Economic status is not virtue. We do not have our wealth because we are better or smarter or wiser than poor people - in this country or any other. I doubt many people would admit to believing that the poor are inferior, and yet we act as though there is something inherent that divides us from the ordinary poor people around us. And we live our lives as though we view material things as more important than kindness, a sense of justice or love for one another. Unfortunately, our children see this. We live our lives as though we are good because we are rich. And children, being children, understand the underlying message. They learn that poor is bad, that wealth is what matters, and they begin to judge us by the standards we teach them.
Children have begun to substitute the objects in their lives for the virtues we wish for them. A good home is good not because of what it does for the child, but because of what it has. And that's wrong - it is a wrong way of thinking, and it may yet come back to haunt us. We start substituting things for experiences, and that way lies...well, we're finding out. It does not appear to lead to closer or happier families.

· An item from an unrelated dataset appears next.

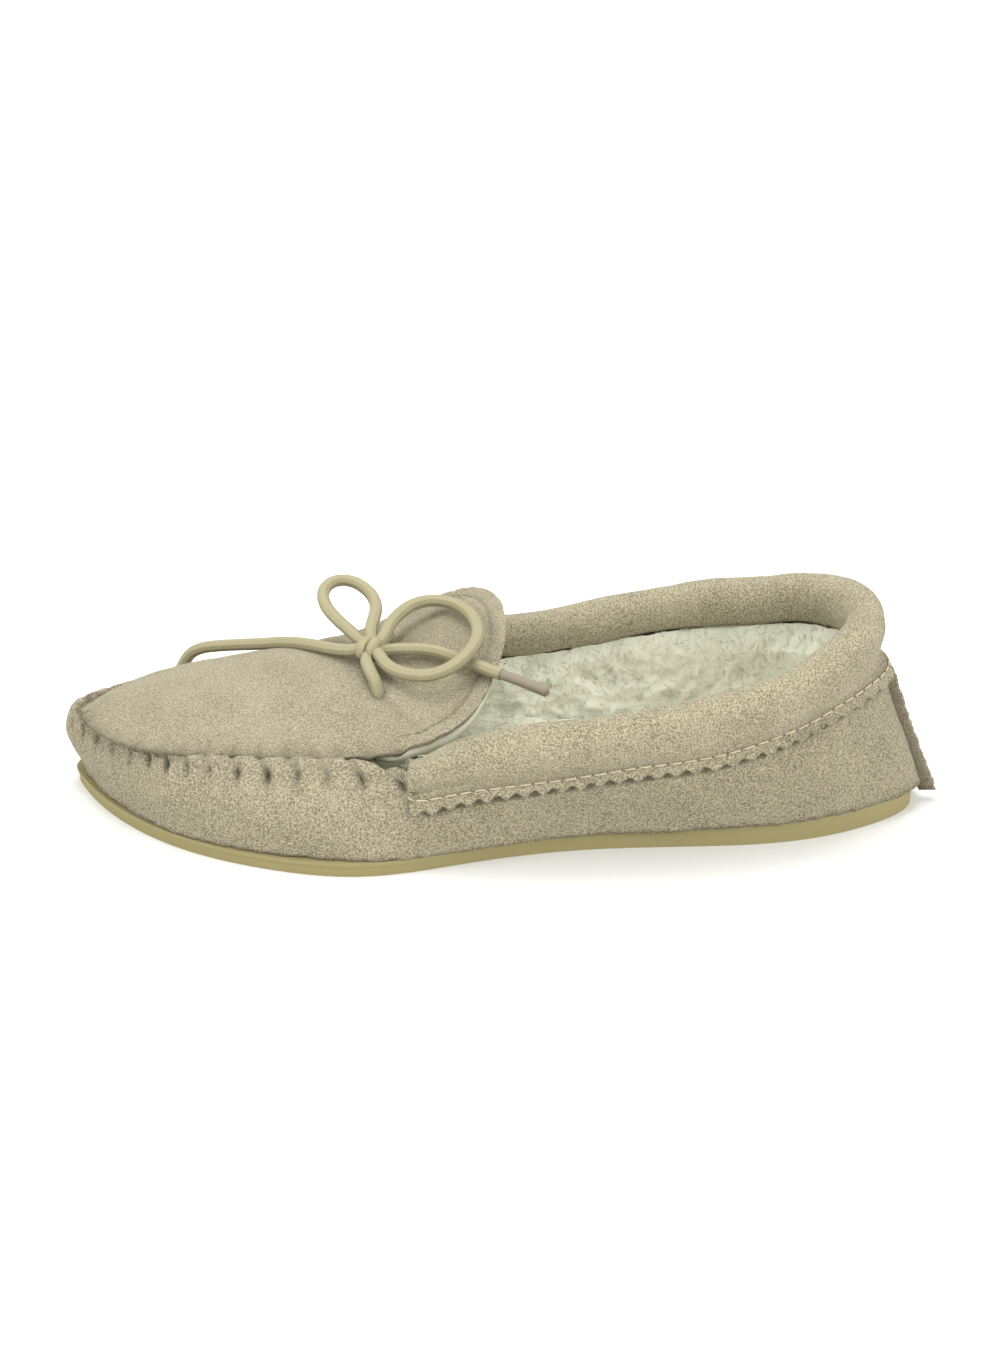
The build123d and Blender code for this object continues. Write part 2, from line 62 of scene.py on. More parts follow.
MM = 0.001
SPINE_REACH = 95 * MM  # half the length of the last's spine, which every outward line starts from
SPINE_Y = -3 * MM
BRAID_PITCH = 1.0 * MM
RIDGE = 2.5 * MM  # radius of the gathered ridge
RIDGE_CLIMB = 1.6 * RIDGE / MM  # millimetres of leather from the wall's top up to the ridge's crown
RIDGE_CROWN = 95  # degrees round the ridge, from its outer foot, where the crown lies
RIDGE_TURNS = np.linspace(12, 222, 15)  # degrees round the ridge of each row of its mesh
APRON_MIDDLE = Vector((-66 * MM, 0, 0))
NEAR_GATHERS_END = -26.5 * MM  # in X, on the outer side
FAR_GATHERS_END = -42 * MM
LACE_HOLES = ((-38.2, -15.3), (-35.8, 12.6))  # in plan, in millimetres
PRESSED_FOLD = ((-37, -17), (-21, -34))  # where the tongue's fold runs down to the seam, in millimetres
STITCH_INSET = 5.0  # millimetres from the tongue's edge to its stitches
CAMERA_PLACE = (0, -0.4574, 0.261)
CAMERA_TILT = 25.6  # degrees that the camera looks down
CAMERA_LENS = 41.6

# Routes of the lace, in metres: the same points as the frame's strands.
KNOT = (-0.041, -0.0018, 0.054)
NEAR_STRAND = [
    (-.0382, -.0153, .0404), (-.0382, -.0151, .0468), (-.041, -.0114, .051), (-.0426, -.0062, .052),
]
FAR_STRAND = [
    (-.0358, .0127, .045), (-.0358, .0126, .0518), (-.0368, .0076, .0538), (-.0386, .0026, .0528),
]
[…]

The problem is us. The longer we think that normalizing being rich and priveleged and lucky will keep the wolf away from our door, the longer we pretend we can all live like the people on tv, the longer we pretend our children hear what we say, but don't watch what we do, the worse off we'll be. And the richer we are, the poorer we are - that is, the less likely we are to raise children who fully understand what self-sacrifice, honor, courage and integrity are - because, in the end, we cannot have those virtues and be rich ourselves - not in a world of increasing scarcity, where our wealth is borne on the backs of others.